** START **
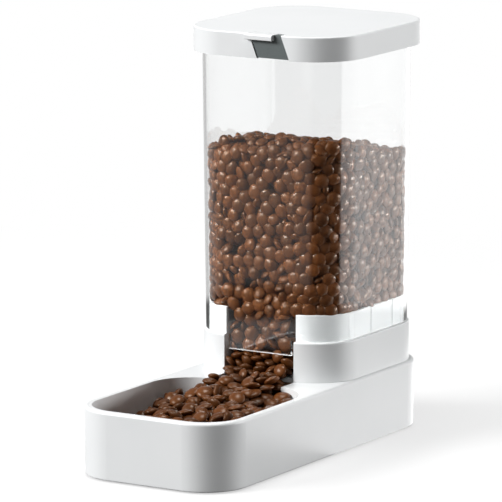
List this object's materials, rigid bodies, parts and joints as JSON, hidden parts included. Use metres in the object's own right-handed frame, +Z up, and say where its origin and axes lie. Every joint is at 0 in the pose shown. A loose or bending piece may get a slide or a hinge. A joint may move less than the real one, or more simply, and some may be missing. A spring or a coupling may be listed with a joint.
{
  "type": "gravity pet feeder",
  "caption": "Gravity pet feeder: a low white base with a bowl, a clear tapered hopper of dry food on a collar, and a hinged lid with a catch.",
  "frame": {"origin": "under the middle of the whole feeder, at floor level", "axes": "+Z up, the bowl faces -Y, the hopper stands at +Y, X across the width"},
  "size_m": [0.134, 0.2982, 0.3],
  "materials": {
    "white_plastic": "satin injection-moulded white",
    "clear_plastic": "clear moulded plastic, polished",
    "catch_grey": "dark grey, satin",
    "steel": "plain bright steel",
    "rubber": "matte rubber",
    "gasket": "soft translucent grey silicone",
    "food": "glossy brown coated dry food"
  },
  "bodies": {
    "base": {"base_shell": "white_plastic", "top_tray": "white_plastic", "hopper_socket": "white_plastic", "feed_ramp": "white_plastic", "socket_screws": "steel", "foot_front_left": "rubber", "foot_front_right": "rubber", "foot_rear_left": "rubber", "foot_rear_right": "rubber", "kibble_feed": "food", "kibble_bowl": "food"},
    "hopper": {"tank": "clear_plastic", "tank_rim": "white_plastic", "hinge_pin": "steel", "kibble_hopper": "food"},
    "lid": {"lid_shell": "white_plastic", "lid_liner": "white_plastic", "lid_gasket": "gasket", "catch_pin": "steel"},
    "catch": {"lid_catch": "catch_grey", "catch_tab": "white_plastic"}
  },
  "joints": [
    {"name": "hopper_lift", "type": "slide", "parent": "base", "child": "hopper", "axis": [0, 0, 1], "range_m": [0, 0.06]},
    {"name": "lid_hinge", "type": "hinge", "parent": "hopper", "child": "lid", "pos_m": [0, 0.1459, 0.2835], "axis": [-1, 0, 0], "range_deg": [0, 110]},
    {"name": "catch_hinge", "type": "hinge", "parent": "lid", "child": "catch", "pos_m": [0, 0.0027, 0.2964], "axis": [-1, 0, 0], "range_deg": [0, 18]}
  ]
}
** END **
What to do:
Reproduce each line of the material above precisely.

Written response:
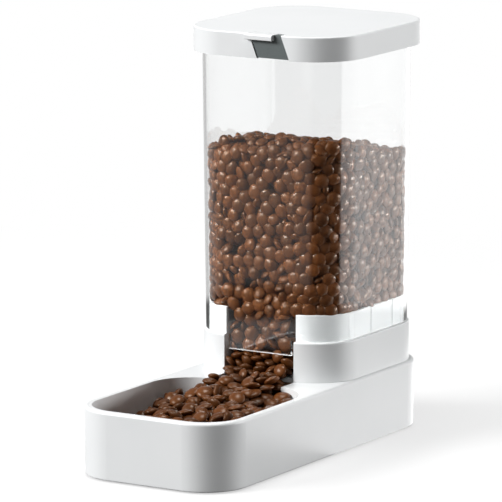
List this object's materials, rigid bodies, parts and joints as JSON, hidden parts included. Use metres in the object's own right-handed frame, +Z up, and say where its origin and axes lie. Every joint is at 0 in the pose shown. A loose or bending piece may get a slide or a hinge. A joint may move less than the real one, or more simply, and some may be missing. A spring or a coupling may be listed with a joint.
{
  "type": "gravity pet feeder",
  "caption": "Gravity pet feeder: a low white base with a bowl, a clear tapered hopper of dry food on a collar, and a hinged lid with a catch.",
  "frame": {"origin": "under the middle of the whole feeder, at floor level", "axes": "+Z up, the bowl faces -Y, the hopper stands at +Y, X across the width"},
  "size_m": [0.134, 0.2982, 0.3],
  "materials": {
    "white_plastic": "satin injection-moulded white",
    "clear_plastic": "clear moulded plastic, polished",
    "catch_grey": "dark grey, satin",
    "steel": "plain bright steel",
    "rubber": "matte rubber",
    "gasket": "soft translucent grey silicone",
    "food": "glossy brown coated dry food"
  },
  "bodies": {
    "base": {"base_shell": "white_plastic", "top_tray": "white_plastic", "hopper_socket": "white_plastic", "feed_ramp": "white_plastic", "socket_screws": "steel", "foot_front_left": "rubber", "foot_front_right": "rubber", "foot_rear_left": "rubber", "foot_rear_right": "rubber", "kibble_feed": "food", "kibble_bowl": "food"},
    "hopper": {"tank": "clear_plastic", "tank_rim": "white_plastic", "hinge_pin": "steel", "kibble_hopper": "food"},
    "lid": {"lid_shell": "white_plastic", "lid_liner": "white_plastic", "lid_gasket": "gasket", "catch_pin": "steel"},
    "catch": {"lid_catch": "catch_grey", "catch_tab": "white_plastic"}
  },
  "joints": [
    {"name": "hopper_lift", "type": "slide", "parent": "base", "child": "hopper", "axis": [0, 0, 1], "range_m": [0, 0.06]},
    {"name": "lid_hinge", "type": "hinge", "parent": "hopper", "child": "lid", "pos_m": [0, 0.1459, 0.2835], "axis": [-1, 0, 0], "range_deg": [0, 110]},
    {"name": "catch_hinge", "type": "hinge", "parent": "lid", "child": "catch", "pos_m": [0, 0.0027, 0.2964], "axis": [-1, 0, 0], "range_deg": [0, 18]}
  ]
}